As networks become atomized, the need for specialization comes into play. Infrastructure is spread across legacy, on-premises, hybrid, multi-cloud, and edge environments. Organizations have security operations center (SOC), network, cloud operations, and in some cases operational technology (OT) teams all tasked with keeping the business up and running and secure. And each team consists of subject matter experts with specialized levels of knowledge and specific tools that they use.
When capabilities, nomenclature, constructs, and available data are unique to each type of environment, teams operate in silos. So, it’s incredibly difficult to get a big picture view of what is happening across the organization to improve protection, maintain compliance, and optimize performance.
Finding a common language
What’s needed are tools that empower each team to do their job, as well as enable collaboration between teams. And that gets increasingly hard to achieve as the network becomes diverse and dispersed. Different teams have their own tools which they know inside and out, but the crossover value with the other teams is limited.
The first step to breaking down barriers between teams is to find a language that these teams can speak and one tool they can all use without needing to know the uber details of the different environments in which each team operates and how they describe what is happening. Think of it as a common root language but with different dialects. Different teams can share information without having to translate back and forth, and have the capabilities they need to protect their specific environments.
Adding context for greater understanding
The next step is to be able to incorporate context using common key words we all understand. Functionally, the teams may use the tool very differently; SOC analysts may use the tool for threat hunting, and the network team may use it for network visualization and performance. However, one language enriched with organizational context can be the glue that brings both teams together.
Applying context labels to the same, standardized data creates corporate knowledge that they can share. Suddenly, “this IP address talked to that IP address”, becomes “this IP phone talked to a specific container in the cloud” or “this laptop talked to this video surveillance system.” Teams can search for and pull up the information they need using the same tool and the same language. They don’t have to go through a lengthy and cumbersome process of figuring out what something means in their AWS cloud tools versus their Azure cloud tools versus their OT systems and their IT systems. The translation is done for them.
Getting to the same meaning faster
Now, everyone can visualize what they’ve got, what it is doing, and what’s happening to it across environments. They can get to the same meaning much faster and move quickly to do what’s required to protect the organization. For example:
- If there’s a scanning attempt or a brute force attack, the different security teams have a consistent view of what is happening – from the data center across different clouds and to their OT environment. They can conduct their own investigations to answer different questions, share interrelated questions, and collaborate to detect and respond comprehensively.

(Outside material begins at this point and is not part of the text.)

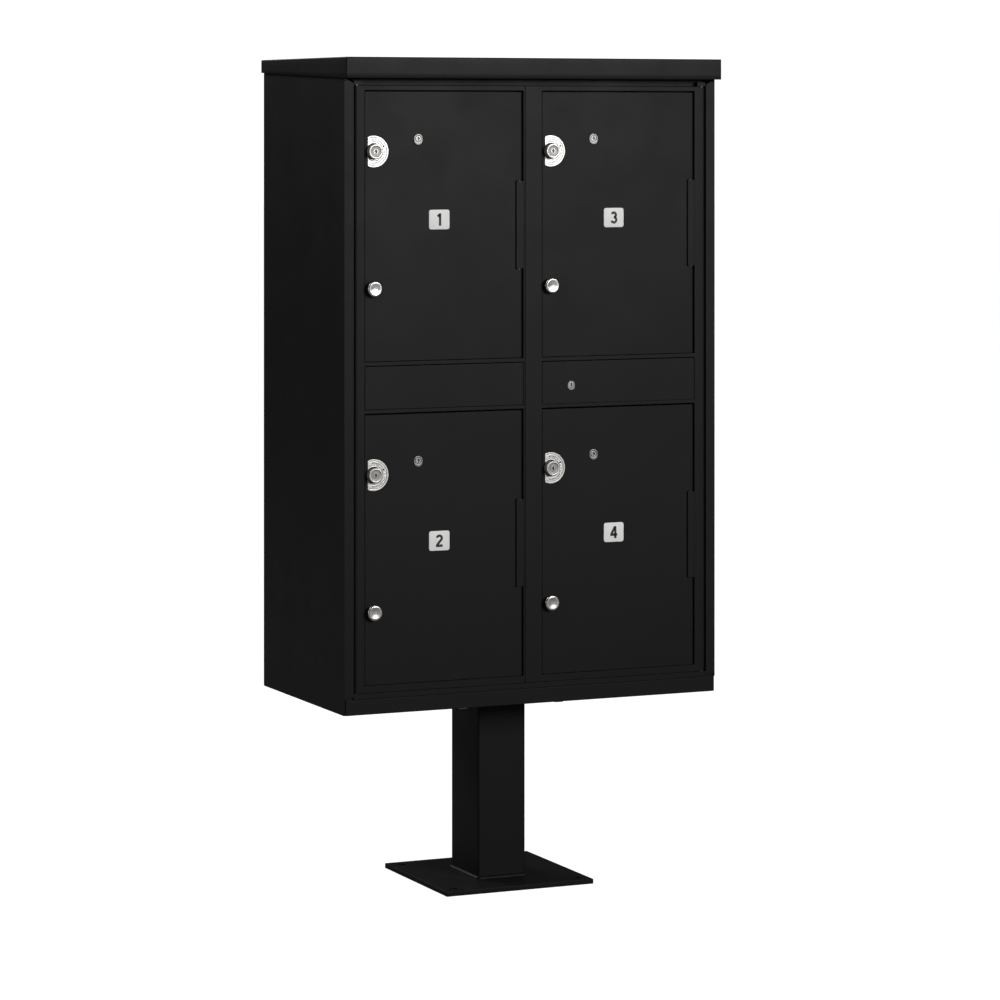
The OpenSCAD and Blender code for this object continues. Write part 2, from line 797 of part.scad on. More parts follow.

- The network operations team can use the tool to figure out what’s causing load on the network and resolve performance issues quickly.
- The threat governance team can see if a device is talking to a country of significant concern or if there is social media traffic where it shouldn’t be – and block it.
- The governance risk and compliance team can validate against regulatory controls in place for operational compliance.
From detecting threats to misconfigurations in new services, pathways, devices, and users — When teams have a way to break down enterprise silos and see and understand what is happening, they can improve protection across their increasingly dispersed and diverse environment.